Credit: Councillor Casey

In 2006, the Auckland art fraternity claimed the memorial lacked artistic merit and again tried to have it removed and replaced by a grand staircase offering a clear view to the entrance to the Auckland Art Gallery. The NCWNZ again urged women to respond and four decorated women led a feisty fight back: Dame Catherine Tizard, Dame Georgina Kirby, Dame Dorothy Winstone and Dame Thea Muldoon. In essence, the response was that the historical dimension of the memorial was being ignored. As one of the few tributes to NZ women, the memorial needed to stay in central Auckland where it was originally sited. A war of words broke out in the media. Gallery owner Hamish Keith urged the memorial’s resiting asking:

“Do they really think it OK to defend a memorial to women that is pissed on every evening?”.

Herald columnist Brian Rudman was scathing in his response:

“The Grand Poobahs of Auckland’s art world just can’t help themselves when it comes to the Khartoum Place suffrage memorial. To them it’s a folk-art excrescence, polluting the front door of their newly upgraded temple of high art.”

The women of Auckland and their representative organisations again set out to collect signatures to support the retention of the suffrage memorial in Khartoum Place in perpetuity.

In 2012, the new Auckland Council resolved to keep the suffrage memorial in Khartoum Place after $2.2 million was spent by the former Auckland City Council preserving the memorial for its first stage of upgrades. It was heralded by women’s groups as a great feminist victory.

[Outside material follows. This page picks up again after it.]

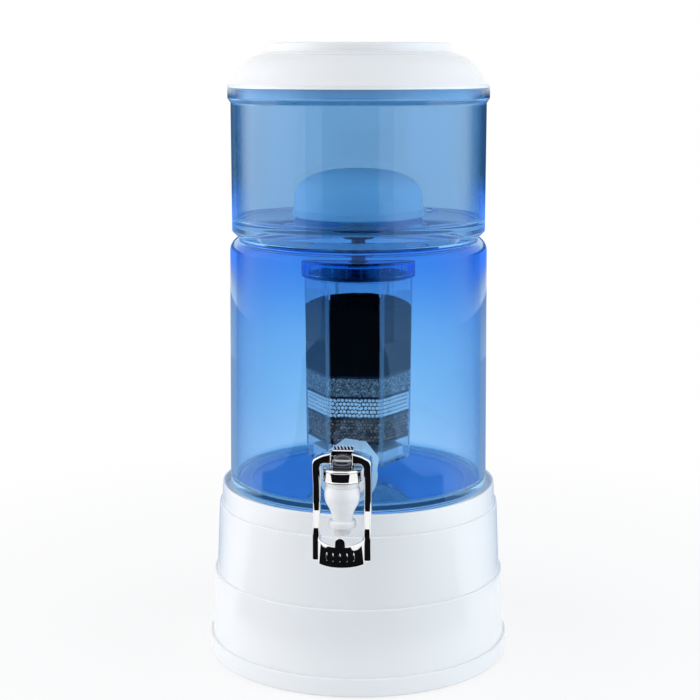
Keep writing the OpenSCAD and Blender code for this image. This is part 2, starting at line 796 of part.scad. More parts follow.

Three years later, in 2015, another attempt was made to have the memorial re-sited by a group of inner-city architects and gallery owners through the Unitary Plan process. The NCWNZ sought scheduling of the memorial as a heritage item under the Unitary Plan, to preserve the suffrage memorial in perpetuity. In opposition, the arts sector produced past arguments for its removal, claiming that the memorial was “folksy” and “crafty” and that the important inner city space was more deserving of a grand staircase up to the Auckland Art Gallery.

Who are the women pictured on the suffrage memorial?

Pictured on the memorial next to the second set of steps are nine women linked or representative of the New Zealand suffrage movement.

Credit: Councillor Casey

(Left to right)

  1. Amey Daldy (1829-1920) President of the Auckland Women’s Franchise League (AWFL) and President of the National Council of Women New Zealand (NCWNZ).
  2. Anne Ward (1825-1896) First President of the Women’s Christian Temperance Union (WCTU).
  3. Lizzie Rattray (1855-1931) One of the earliest women journalists in New Zealand and elected member of the AWFL.
  4. Matilda Allsopp One of the first women enrolled to vote in New Zealand
  5. Elizabeth Yates (1840-1918) Mayor of Onehunga and first woman mayor in New Zealand and the British Empire.
  6. Annie Schnackenberg (1835-1905) President of the WCTU and founder member of the NCWNZ.
  7. Fanny Brown One of the first women enrolled to vote in New Zealand
  8. Unknown suffragist
  9. Unknown suffragist

Credit: Councillor Casey

The plaque above the women lists another two additional important suffragists:

  1. Elizabeth Caradus (1832-1912) Key member of the WCTU and Treasurer of the AWFL
  2. Meri Te Tai Mangakāhia (1868-1920) First woman to address the Kotahitanga Parliament. Meri asked for women to be given the vote and to sit in the Māori Parliament.

Each of the named women on the memorial have their own unique story to tell. They are also representative of thousands of ordinary women who worked hard to collect the 31,872 signatures for the 13 petitions that would ultimately change the thinking of the male parliamentarians of the day.

What do the symbols on the suffrage memorial mean?

Credit: Councillor Casey

The scroll on which the vital signatures were collected is the uniting central theme of the suffrage memorial. It weaves back and forth through the fountain and is supported by the white camellia panel (the flower handed to each of the male MPs who supported the 1893 Electoral Bill). There are many cultural and geographical symbols throughout the memorial including the extinct huia bird, Rangitoto Island, the Southern Cross, the pōhutukawa tree, ferns, koru and a tukutuku patterned border. 

What is the relevance of the ‘Bicycle Women’ panel?

The ‘Bicycle Women’ celebrates the role of the bicycle in empowering women in their achievement of women’s suffrage. Many suffragists took to their bicycles in 1893 to reach outlying rural areas to gather signatures for the petition to Parliament.

Credit: Councillor Casey

When was the suffrage memorial officially opened?

To mark the centenary on NZ women achieving the vote, the Government granted funds for individual memorials to be erected throughout New Zealand, through the Suffrage Centennial Year Trust. Auckland City Council also contributed. On 20 September 1993, it was unveiled with much celebration by the women of Auckland (the final ‘Bicycle Women’ segment was completed and installed three months later).

The ceremony was attended by the then President of Ireland, Mary Robinson and Governor-General, Dame Catherine Tizard. The celebration was marked by overwhelming joy as hundreds of women walked along Queen Street singing and waving their banners.

Credit: Claudia Pond Eyley (1993)

Is the suffrage memorial now protected?

Yes. The decade-long campaign to protect the memorial by the women of Auckland was successful. In 2016, the Auckland Women’s Suffrage Memorial was scheduled as a heritage site through Auckland Council’s Unitary Plan, giving it protection in perpetuity as “a historic heritage place”.

In addition, in 2016, Waitematā Local Board re-renamed Lower Khartoum place as Te Hā o Hine Place, the name was gifted by Ngāti Whātua Ōrākei and is derived from the Maori proverb ‘Me aro koe ki te Hā o Hine-ahu-one’ translating to ‘pay heed to the dignity of women’.